Love them or loathe them, it looks like despite a significant slowdown in building skyscrapers during the spring and summer in 2020, there was not the downturn feared because of the pandemic.

According to New London Architecture’s annual review of skyscrapers over 20 storeys or more, there are 587 tall buildings in the pipeline in London – with 310 granted full planning permission and 127 under consideration. A total of 35 tower blocks were finished last year.

That’s some pipeline. Although I wouldn’t call these new Things skyscrapers, exactly. The sky can sleep unscraped in its bed. More like Things of a Certain Size.

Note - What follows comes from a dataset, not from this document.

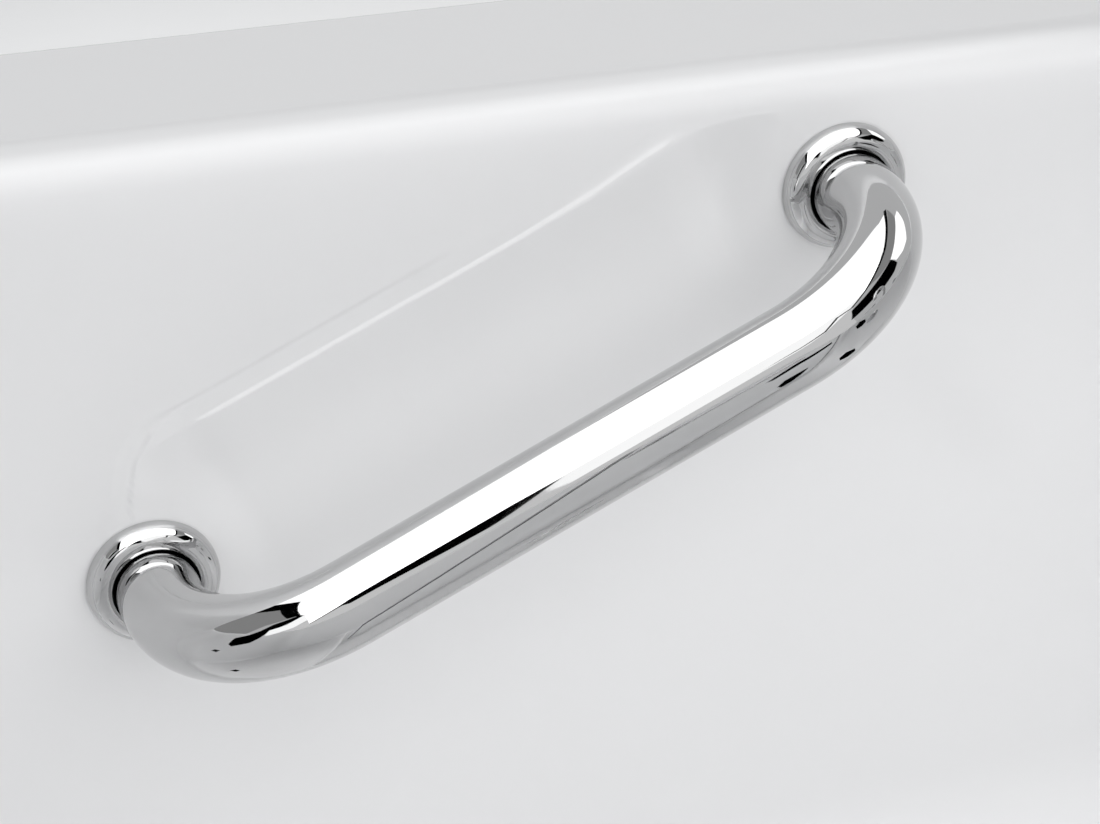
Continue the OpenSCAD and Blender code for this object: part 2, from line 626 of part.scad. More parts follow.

Nevertheless, I love all this. Not because the buildings will be much good to look at. They won’t be, although sometimes in combination they may add up to something quite dramatic. What I like is what they mean: lots and lots of people all living and working right next to each other, and gathering in restaurants and bars to schmooze with each other and to contrive new ventures and adventures, as befits a great city that is still growing as fast as ever it has.

Eat your pretty little heart out, Paris.

Parking baton

Here:

The Estonian National Opera greets people in a very unusual manner, at least those who have decided to drive to their chosen event. The parking lot barriers have been converted to resemble a conductor’s hand complete with a baton.

As modernistic and abstract severity becomes older and older hat, there’ll be much more of this joking around sort of sculpture.